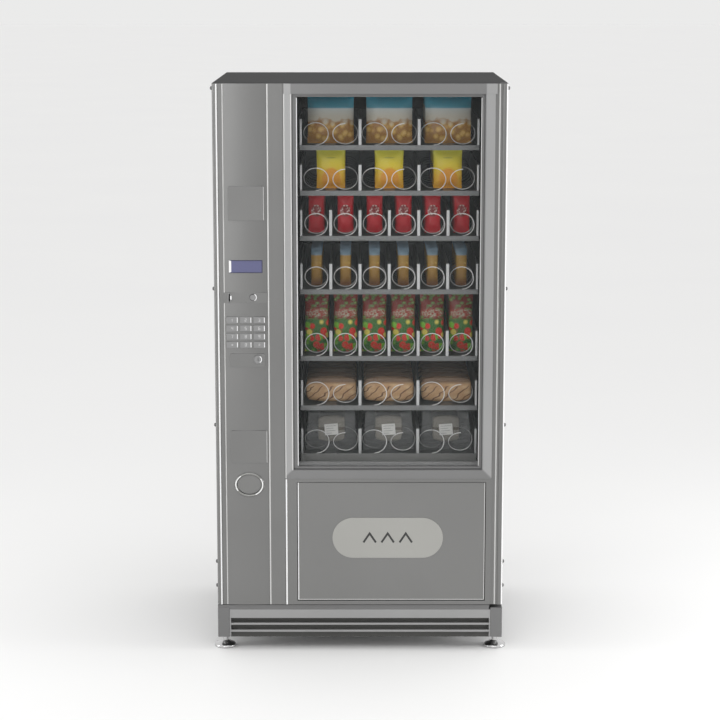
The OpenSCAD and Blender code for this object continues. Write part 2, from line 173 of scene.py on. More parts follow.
def shade_tops(mat, factor):
    """Paints shade on the faces that point straight up: a darker base colour as painted shade, and a duller
    roughness.
    """
    tree = mat.node_tree
    bsdf = tree.nodes["Principled BSDF"]
    geometry = tree.nodes.new("ShaderNodeNewGeometry")
    split = tree.nodes.new("ShaderNodeSeparateXYZ")
    tree.links.new(geometry.outputs["Normal"], split.inputs["Vector"])
    up = tree.nodes.new("ShaderNodeMapRange")
    up.inputs["From Min"].default_value = 0.9
    up.inputs["From Max"].default_value = 0.99
    tree.links.new(split.outputs["Z"], up.inputs["Value"])
    colour = bsdf.inputs["Base Color"].links[0].from_socket
    dark = tree.nodes.new("ShaderNodeMix")
    dark.data_type = "RGBA"
    dark.blend_type = "MULTIPLY"
    dark.inputs[7].default_value = (factor, factor, factor, 1)
    tree.links.new(up.outputs["Result"], dark.inputs["Factor"])
    tree.links.new(colour, dark.inputs[6])
    tree.links.new(dark.outputs[2], bsdf.inputs["Base Color"])
    dull = tree.nodes.new("ShaderNodeMath")
    dull.operation = "MAXIMUM"
    tree.links.new(bsdf.inputs["Roughness"].links[0].from_socket, dull.inputs[0])
    tree.links.new(up.outputs["Result"], dull.inputs[1])
    tree.links.new(dull.outputs["Value"], bsdf.inputs["Roughness"])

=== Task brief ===
Once more, set down the full listing, verbatim.

=== Task solution ===
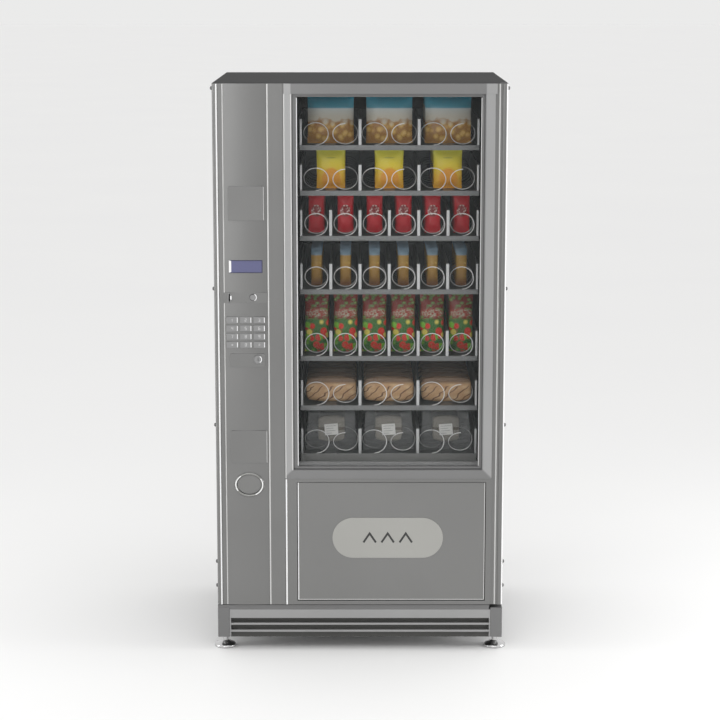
The OpenSCAD and Blender code for this object continues. Write part 2, from line 173 of scene.py on. More parts follow.
def shade_tops(mat, factor):
    """Paints shade on the faces that point straight up: a darker base colour as painted shade, and a duller
    roughness.
    """
    tree = mat.node_tree
    bsdf = tree.nodes["Principled BSDF"]
    geometry = tree.nodes.new("ShaderNodeNewGeometry")
    split = tree.nodes.new("ShaderNodeSeparateXYZ")
    tree.links.new(geometry.outputs["Normal"], split.inputs["Vector"])
    up = tree.nodes.new("ShaderNodeMapRange")
    up.inputs["From Min"].default_value = 0.9
    up.inputs["From Max"].default_value = 0.99
    tree.links.new(split.outputs["Z"], up.inputs["Value"])
    colour = bsdf.inputs["Base Color"].links[0].from_socket
    dark = tree.nodes.new("ShaderNodeMix")
    dark.data_type = "RGBA"
    dark.blend_type = "MULTIPLY"
    dark.inputs[7].default_value = (factor, factor, factor, 1)
    tree.links.new(up.outputs["Result"], dark.inputs["Factor"])
    tree.links.new(colour, dark.inputs[6])
    tree.links.new(dark.outputs[2], bsdf.inputs["Base Color"])
    dull = tree.nodes.new("ShaderNodeMath")
    dull.operation = "MAXIMUM"
    tree.links.new(bsdf.inputs["Roughness"].links[0].from_socket, dull.inputs[0])
    tree.links.new(up.outputs["Result"], dull.inputs[1])
    tree.links.new(dull.outputs["Value"], bsdf.inputs["Roughness"])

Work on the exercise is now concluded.